QUESTION:  Mr. Secretary, real quick we’ll bring it back into your lane for the final question here.  The Pentagon is now warning that the Chinese, the communist Chinese, have the world’s largest navy.  Part of effective diplomacy is, of course, having the biggest stick or one that you know you could use if necessary.  Are you concerned about how quickly China is developing its military capability?

SECRETARY POMPEO:  Absolutely.  This is something that’s been going on for a long time.  It’s accelerated.  The good news is President Trump has made sure that we have the capabilities that we need, whether it’s the designation of the Space Force so that we have the capacity to compete there, the work that we’re doing to make it more difficult for China to use Huawei and its technology to pose threats to us as well, they’re connected in their civil and military efforts, or simply the fact that we have now spent more than $700 billion two years running to make sure that our military has the capability that it needs.

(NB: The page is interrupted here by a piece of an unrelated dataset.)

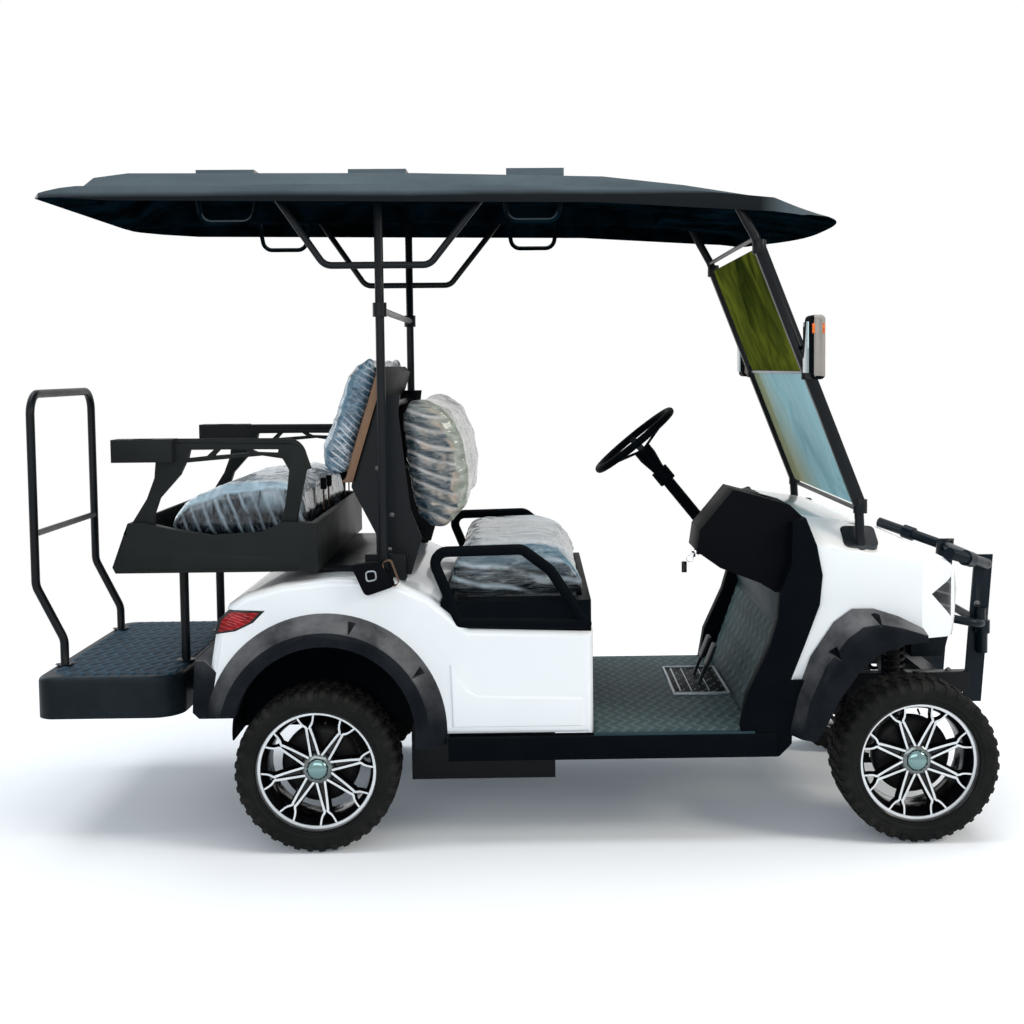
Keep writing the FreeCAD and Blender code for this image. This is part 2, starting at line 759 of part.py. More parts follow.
def make_tie_rod():
    """The rod that joins the two steering arms, with an eye round each arm's pin."""
    low = axle_z - knuckle_height / 2 + steering_arm_thickness + fit_gap
    height = 2 * tie_rod_radius - fit_gap
    x = front_axle_x - steering_arm_length
    bar = rod(vec(x, -kingpin_y, low + height / 2), vec(x, kingpin_y, low + height / 2), height / 2)
    pieces = [bar]
    for side in (-1, 1):
        pieces.append(Part.makeCylinder(tie_rod_eye_radius, height, vec(x, side * kingpin_y, low)))
    solid = fused(pieces)
    for side in (-1, 1):
        solid = solid.cut(Part.makeCylinder(tie_rod_pin_radius + fit_gap, height + overrun,
                                            vec(x, side * kingpin_y, low - overrun / 2)))
    return solid


def make_front_axle():
    """The front beam with a forked yoke and kingpin at each end."""
    beam = block(front_axle_x - axle_beam_depth / 2, front_axle_x + axle_beam_depth / 2,
                 -kingpin_y + knuckle_radius + 2 * running_gap, kingpin_y - knuckle_radius - 2 * running_gap,
                 axle_z - axle_beam_height / 2, axle_z + axle_beam_height / 2)
    pieces = [beam]
    inner = kingpin_y - knuckle_radius - 2 * running_gap
    ear_gap = knuckle_height / 2 + ear_clearance
    for side in (-1, 1):
        back = block(front_axle_x - yoke_back_depth / 2, front_axle_x + yoke_back_depth / 2,
                     min(side * inner, side * (inner - yoke_thickness)),
                     max(side * inner, side * (inner - yoke_thickness)),
                     axle_z - ear_gap - yoke_thickness, axle_z + ear_gap + yoke_thickness)
        pieces.append(back)
        for level in (axle_z - ear_gap - yoke_thickness, axle_z + ear_gap):
            ear = block(front_axle_x - yoke_radius, front_axle_x + yoke_radius,
                        min(side * (inner - yoke_thickness / 2), side * kingpin_y),
                        max(side * (inner - yoke_thickness / 2), side * kingpin_y),
                        level, level + yoke_thickness)
            pieces.append(ear)
            pieces.append(Part.makeCylinder(yoke_radius, yoke_thickness,
                                            vec(front_axle_x, side * kingpin_y, level)))
        pieces.append(Part.makeCylinder(kingpin_radius, 2 * ear_gap + yoke_thickness,
                                        vec(front_axle_x, side * kingpin_y, axle_z - ear_gap - yoke_thickness / 2)))
    return fused(pieces)


def make_rear_axle():
    """The rear axle tube with its differential, motor and two wheel spindles."""
    plate_y = drum_back_y - running_gap - backing_plate_thickness
    tube = rod(vec(rear_axle_x, -plate_y, axle_z), vec(rear_axle_x, plate_y, axle_z), axle_tube_radius)
    casing = rod(vec(rear_axle_x, -differential_width / 2, axle_z),
                 vec(rear_axle_x, differential_width / 2, axle_z), differential_radius)
    motor_y = differential_width / 2 - 2 * overrun
    motor = rod(vec(rear_axle_x + motor_radius, -motor_y, axle_z + motor_radius / 2),
                vec(rear_axle_x + motor_radius, motor_length - motor_y, axle_z + motor_radius / 2), motor_radius)
    spindle = rod(vec(rear_axle_x, -spindle_tip_y, axle_z), vec(rear_axle_x, spindle_tip_y, axle_z),
                  spindle_radius)
    pieces = [tube, casing, motor, spindle]
    for side in (-1, 1):
        pieces.append(rod(vec(rear_axle_x, side * plate_y, axle_z),
                          vec(rear_axle_x, side * (plate_y + backing_plate_thickness), axle_z),
                          backing_plate_radius))
    return fused(pieces)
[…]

I do worry about the Chinese Communist Party increasing military capacity.  I am confident that President Trump will put us in a position to make sure that we can keep America safe.

QUESTION:  All right.  The Secretary of State for the United States of America, Mike Pompeo from the great state of Kansas.  Sir, thank you very much.  Have a great holiday weekend.

SECRETARY POMPEO:  Thanks, Steve.  So long.  You too.

QUESTION:  Hope you’re able to grill a steak or two.